Representantes do Movimento de Participação Popular (MPP), atualmente no governo da Frente Ampla, se reuniram na esquina das ruas Magallanes e 18 de Julio, na Plaza de los Bomberos. Secretário da Presidência Leonardo Pacha Sánchez, ministra da Defesa Sandra Lazo e deputado nacional Gabriel Otero, vítima da ditadura. Quando criança, ele foi mantido em um quartel com sua mãe, Melba, uma ativista política como seu pai, Evaristo Manuel.
“Toda essa questão precisa ser abordada sob vários ângulos. A educação em memória é fundamental. Participamos dessa marcha há trinta anos, tanto aqui quanto no resto do país. Estive em Treinta y Tres, em Rocha e em vários lugares do país, e geralmente venho com meus filhos e, ocasionalmente, com minha neta. Em outras palavras, cada vez mais pessoas estão se juntando, unindo-se na necessidade de avançar na busca pela verdade. E até que isso aconteça, não haverá uma verdadeira reconciliação”, disse o Ministro Lazo à Página/12.
Vivemos tempos de retrocesso no mundo em termos de políticas de memória, verdade e justiça. Na Argentina sabemos disso muito bem. O governo de Javier Milei cultiva o negacionismo. No Brasil, a Lei da Anistia de 1979, que garantiu a impunidade dos militares por seus crimes nas décadas de 1960 e 1970, ainda está em vigor. No Uruguai, os casos têm progredido lentamente; um referendo para abolir a Lei da Expiração foi perdido, mas a Marcha do Silêncio levanta questões anuais sobre as consequências de um passado não resolvido.
Otero afirma que o caminho percorrido até agora "é consequência da luta e da resistência deste povo que exige o paradeiro dos 197 desaparecidos. Exigem verdade. Exigem justiça. E temos esperança de que este governo, o Presidente Yamandú (Orsi) e o Ministro da Defesa consigam encontrar a verdade que muitos de nós ainda buscamos. Esta é uma marcha sustentada pelos jovens. Hoje tive a oportunidade de vivenciar isso com meus sobrinhos-netos, de 22 e 19 anos, que estão por perto. Eles me perguntaram: 'Tio, como foi a primeira marcha?'" Eles estão sensibilizados com a questão e com essa mobilização, que é um ícone de resistência."

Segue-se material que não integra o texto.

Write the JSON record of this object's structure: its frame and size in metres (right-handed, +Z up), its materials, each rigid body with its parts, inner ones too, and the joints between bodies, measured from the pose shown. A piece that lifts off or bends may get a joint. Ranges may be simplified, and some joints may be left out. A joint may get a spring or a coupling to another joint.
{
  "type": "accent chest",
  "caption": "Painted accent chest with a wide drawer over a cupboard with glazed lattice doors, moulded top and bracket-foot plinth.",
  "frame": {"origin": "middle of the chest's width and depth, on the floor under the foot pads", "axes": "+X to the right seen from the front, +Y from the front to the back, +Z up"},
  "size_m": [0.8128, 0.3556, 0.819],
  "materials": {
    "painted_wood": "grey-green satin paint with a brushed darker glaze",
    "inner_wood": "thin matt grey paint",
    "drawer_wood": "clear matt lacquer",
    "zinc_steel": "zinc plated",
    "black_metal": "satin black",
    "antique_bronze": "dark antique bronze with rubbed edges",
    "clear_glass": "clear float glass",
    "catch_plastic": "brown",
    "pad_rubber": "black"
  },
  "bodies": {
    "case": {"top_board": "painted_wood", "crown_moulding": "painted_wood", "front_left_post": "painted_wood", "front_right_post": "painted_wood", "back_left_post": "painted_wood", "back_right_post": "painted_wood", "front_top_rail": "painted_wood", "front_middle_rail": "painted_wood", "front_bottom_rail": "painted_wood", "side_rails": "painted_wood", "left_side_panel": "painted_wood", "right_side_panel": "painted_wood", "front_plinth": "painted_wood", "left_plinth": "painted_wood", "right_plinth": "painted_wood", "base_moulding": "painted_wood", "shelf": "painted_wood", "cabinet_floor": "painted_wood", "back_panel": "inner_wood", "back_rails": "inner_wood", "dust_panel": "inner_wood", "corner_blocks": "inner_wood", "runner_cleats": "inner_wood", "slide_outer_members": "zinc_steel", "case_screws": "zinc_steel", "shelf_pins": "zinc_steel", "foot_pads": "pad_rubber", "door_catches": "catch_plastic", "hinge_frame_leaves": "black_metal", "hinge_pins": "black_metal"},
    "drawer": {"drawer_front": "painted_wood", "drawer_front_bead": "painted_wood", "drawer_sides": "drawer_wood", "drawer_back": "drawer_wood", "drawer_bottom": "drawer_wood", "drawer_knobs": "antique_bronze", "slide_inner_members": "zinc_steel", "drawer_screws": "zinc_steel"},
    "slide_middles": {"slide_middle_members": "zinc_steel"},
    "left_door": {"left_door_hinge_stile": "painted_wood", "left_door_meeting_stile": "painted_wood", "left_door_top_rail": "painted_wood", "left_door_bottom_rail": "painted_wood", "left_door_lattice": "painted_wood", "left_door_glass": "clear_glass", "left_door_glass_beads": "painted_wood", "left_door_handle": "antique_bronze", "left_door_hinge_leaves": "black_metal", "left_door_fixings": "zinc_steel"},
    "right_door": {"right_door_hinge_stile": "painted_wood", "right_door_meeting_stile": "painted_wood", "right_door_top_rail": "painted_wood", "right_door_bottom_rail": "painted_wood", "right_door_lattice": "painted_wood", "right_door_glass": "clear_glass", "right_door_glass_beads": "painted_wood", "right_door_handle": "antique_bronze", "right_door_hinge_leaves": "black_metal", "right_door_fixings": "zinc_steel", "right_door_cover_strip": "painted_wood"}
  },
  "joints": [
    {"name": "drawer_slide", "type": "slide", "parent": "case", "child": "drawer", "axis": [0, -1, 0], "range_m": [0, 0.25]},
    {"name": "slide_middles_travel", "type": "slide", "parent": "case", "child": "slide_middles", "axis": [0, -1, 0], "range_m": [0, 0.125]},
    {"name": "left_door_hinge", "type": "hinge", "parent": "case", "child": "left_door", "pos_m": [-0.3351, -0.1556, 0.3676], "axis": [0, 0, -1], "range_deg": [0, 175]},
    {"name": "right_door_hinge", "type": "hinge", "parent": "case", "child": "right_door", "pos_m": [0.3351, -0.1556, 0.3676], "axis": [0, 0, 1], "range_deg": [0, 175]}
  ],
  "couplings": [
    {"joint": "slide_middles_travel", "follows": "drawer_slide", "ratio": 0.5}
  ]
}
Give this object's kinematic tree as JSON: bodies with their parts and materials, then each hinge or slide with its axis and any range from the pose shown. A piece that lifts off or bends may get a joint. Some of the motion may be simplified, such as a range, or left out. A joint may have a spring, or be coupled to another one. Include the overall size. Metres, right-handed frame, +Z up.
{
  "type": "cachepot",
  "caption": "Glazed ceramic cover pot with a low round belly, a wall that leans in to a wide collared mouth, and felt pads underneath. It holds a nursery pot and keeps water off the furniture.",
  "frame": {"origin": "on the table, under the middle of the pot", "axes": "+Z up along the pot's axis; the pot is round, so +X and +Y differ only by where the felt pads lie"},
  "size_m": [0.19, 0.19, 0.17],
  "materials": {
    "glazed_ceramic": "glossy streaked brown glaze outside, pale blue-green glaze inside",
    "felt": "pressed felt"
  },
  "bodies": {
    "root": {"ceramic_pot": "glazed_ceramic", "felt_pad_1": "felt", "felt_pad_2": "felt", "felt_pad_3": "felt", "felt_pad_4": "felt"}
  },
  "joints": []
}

O Uruguai não esqueceu suas vítimas do terrorismo de Estado, mas ainda há focos de negação, especialmente nas redes sociais. Soldados condenados que reciclam o esquecimento e desafiam o governo. Vozes críticas que ainda hoje, no século XXI, afirmam que "não houve ditadura, tortura ou desaparecimentos". Eles atribuem aos militares um status beatífico por terem salvado o país do comunismo internacional. Uma construção de subjetividade que, em pedaços, continuou até mesmo nos primeiros governos constitucionais de Julio María Sanguinetti e Luis Lacalle Herrera.
A trigésima Marcha Silenciosa perdeu desta vez dois grandes uruguaios, que não puderam comparecer porque faleceram com quatro dias de diferença. O ex-presidente José Pepe Mujica e María Belela Herrera, ativista de direitos humanos, professora e política uruguaia que atuou como vice-chanceler do Uruguai entre 2005 e 2008. Nesta terça-feira, 20 de maio, esse homem, que recebeu críticas elogiosas por sua história de luta, sabedoria popular e consistência, também completaria 90 anos.